YOUR TASK: In the entries below, count each line holding the word "origin". Answer with the total alone.

ENTRIES SUPPLIED:
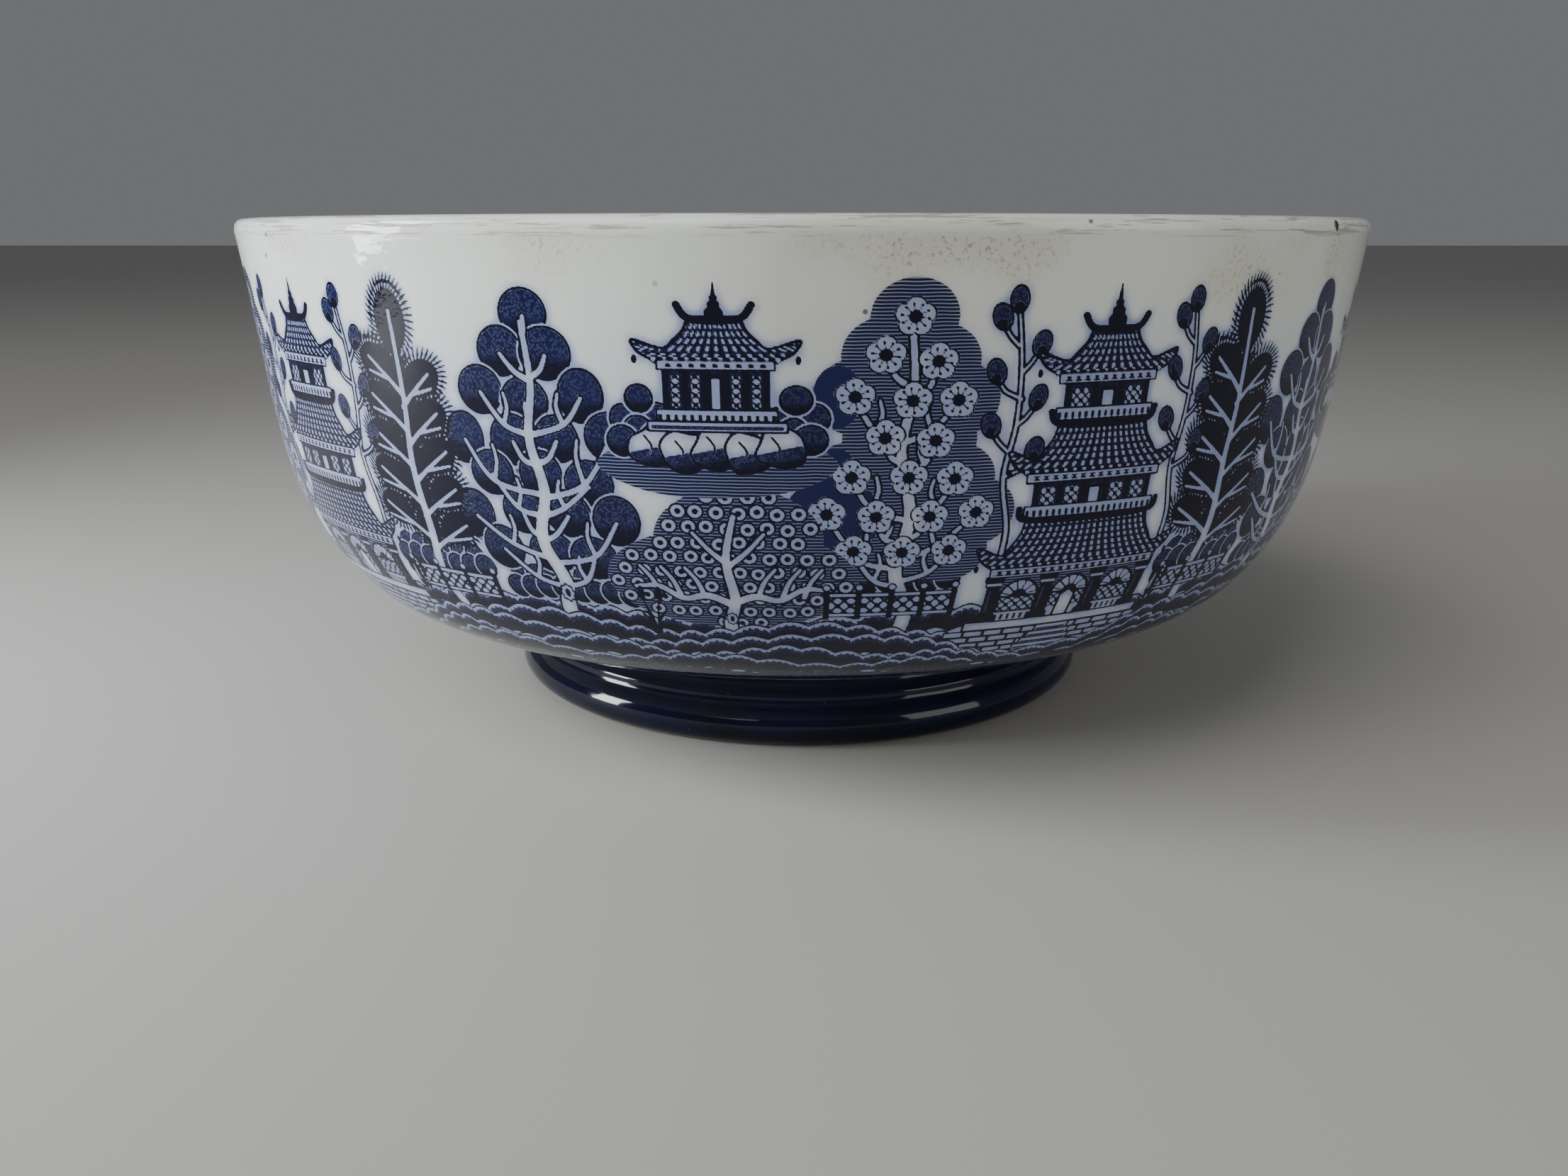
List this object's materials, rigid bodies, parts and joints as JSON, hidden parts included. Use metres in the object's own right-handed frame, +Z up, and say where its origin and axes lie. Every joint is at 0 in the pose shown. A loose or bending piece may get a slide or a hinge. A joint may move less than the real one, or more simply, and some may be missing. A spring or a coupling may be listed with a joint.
{
  "type": "punch bowl",
  "caption": "Wide round footed bowl of printed, glazed earthenware for serving punch, with a rolled lip and a moulded foot ring.",
  "frame": {"origin": "on the bowl's axis, in the plane of the foot's flat resting face", "axes": "+Z up along the axis of the bowl, towards the rim; +X and +Y are equal, because the solids are round"},
  "size_m": [0.254, 0.254, 0.1086],
  "materials": {
    "printed_glaze": "blue transfer print under a clear gloss glaze on a pale body",
    "cobalt_glaze": "near-black cobalt blue gloss glaze",
    "slip_clay": "clay slip stained by the cobalt glaze that runs over it"
  },
  "bodies": {
    "root": {"bowl_body": "printed_glaze", "foot_ring": "cobalt_glaze", "luting_slip": "slip_clay"}
  },
  "joints": []
}
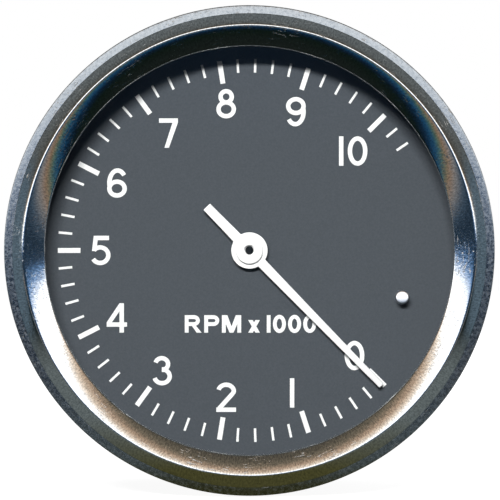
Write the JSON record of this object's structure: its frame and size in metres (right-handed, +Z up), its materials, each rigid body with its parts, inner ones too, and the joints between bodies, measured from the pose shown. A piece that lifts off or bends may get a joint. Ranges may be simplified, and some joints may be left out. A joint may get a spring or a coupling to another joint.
{
  "type": "tachometer",
  "caption": "Round panel tachometer with chromed bezel, dark grey dial, white pointer and stop pin, sealed can, U clamp strap and knurled thumb nuts.",
  "frame": {"origin": "on the instrument's axis, in the plane of the bezel's rear seat, which is the panel's front face", "axes": "+Y along the axis to the rear, so the dial faces -Y; +Z up the dial; +X to the right as the dial is read"},
  "size_m": [0.086, 0.0886, 0.086],
  "materials": {
    "chromed_bezel": "bright chrome, worn and pitted",
    "seal_rubber": "matt",
    "lens_glass": "clear polished",
    "black_plastic": "matt moulded",
    "lamp_plastic": "gloss",
    "dial_paint": "satin dark grey",
    "white_print": "matt white ink",
    "pointer_paint": "satin white",
    "polished_steel": "polished",
    "steel": "zinc plated",
    "gear_brass": "machined",
    "magnet_ceramic": "ground ferrite",
    "coil_copper": "enamelled wire",
    "motor_plastic": "moulded",
    "chip_plastic": "matt",
    "board_resin": "solder resist",
    "capacitor_sleeve": "gloss sleeve",
    "header_plastic": "moulded",
    "can_paint": "satin black",
    "selector_plastic": "moulded",
    "zinc_plate": "yellowed zinc plate",
    "nut_brass": "knurled, dull"
  },
  "bodies": {
    "instrument": {"bezel": "chromed_bezel", "glazing_seal": "seal_rubber", "lens": "lens_glass", "spacer_ring": "black_plastic", "dial_lamps": "lamp_plastic", "dial_plate": "dial_paint", "dial_print": "white_print", "stop_pin": "polished_steel", "stator": "steel", "coil_left": "coil_copper", "coil_right": "coil_copper", "motor_plate": "motor_plastic", "motor_case": "motor_plastic", "motor_screws": "steel", "motor_pins": "gear_brass", "chassis_tray": "steel", "circuit_board": "board_resin", "microcontroller": "chip_plastic", "voltage_regulator": "chip_plastic", "smoothing_capacitors": "capacitor_sleeve", "quartz_crystal": "steel", "terminal_header": "header_plastic", "board_pillars": "steel", "board_screws": "steel", "case_shell": "can_paint", "rear_gasket": "seal_rubber", "rear_cover": "can_paint", "cover_screws": "steel", "cover_print": "white_print", "selector_body": "selector_plastic", "selector_nut": "steel", "cable_grommet": "seal_rubber", "mounting_studs": "zinc_plate", "stud_nuts": "zinc_plate"},
    "pointer_movement": {"pointer": "pointer_paint", "pointer_boss": "pointer_paint", "pointer_spindle": "steel", "output_wheel": "gear_brass"},
    "intermediate_arbor": {"intermediate_wheel": "gear_brass", "intermediate_pinion": "steel"},
    "rotor": {"rotor_magnet": "magnet_ceramic", "rotor_pinion": "steel"},
    "selector": {"selector_spindle": "steel"},
    "strap": {"clamp_strap": "zinc_plate", "spring_washers": "steel"},
    "nut_left": {"thumb_nut_left": "nut_brass"},
    "nut_right": {"thumb_nut_right": "nut_brass"}
  },
  "joints": [
    {"name": "pointer_turn", "type": "hinge", "parent": "instrument", "child": "pointer_movement", "pos_m": [0, 0, 0], "axis": [0, 1, 0], "range_deg": [-24.9, 326.3]},
    {"name": "intermediate_turn", "type": "hinge", "parent": "instrument", "child": "intermediate_arbor", "pos_m": [-0.00909, 0.008, -0.00525], "axis": [0, 1, 0], "range_deg": [-1960, 160]},
    {"name": "rotor_turn", "type": "hinge", "parent": "instrument", "child": "rotor", "pos_m": [0, 0.012, -0.0105], "axis": [0, 1, 0], "range_deg": [-930, 11750]},
    {"name": "selector_turn", "type": "hinge", "parent": "instrument", "child": "selector", "pos_m": [0, 0.0504, 0.02], "axis": [0, -1, 0], "range_deg": [0, 90]},
    {"name": "strap_slide", "type": "slide", "parent": "instrument", "child": "strap", "axis": [0, -1, 0], "range_m": [0, 0.0125]},
    {"name": "nut_left_turn", "type": "hinge", "parent": "strap", "child": "nut_left", "pos_m": [-0.025, 0.0695, 0], "axis": [0, -1, 0], "range_deg": [0, 6429]},
    {"name": "nut_right_turn", "type": "hinge", "parent": "strap", "child": "nut_right", "pos_m": [0.025, 0.0695, 0], "axis": [0, -1, 0], "range_deg": [0, 6429]}
  ],
  "couplings": [
    {"joint": "intermediate_turn", "follows": "pointer_turn", "ratio": -6},
    {"joint": "rotor_turn", "follows": "pointer_turn", "ratio": 36},
    {"joint": "nut_left_turn", "follows": "strap_slide", "rad_per_m": 8976},
    {"joint": "nut_right_turn", "follows": "strap_slide", "rad_per_m": 8976}
  ]
}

WRITTEN RESPONSE: 3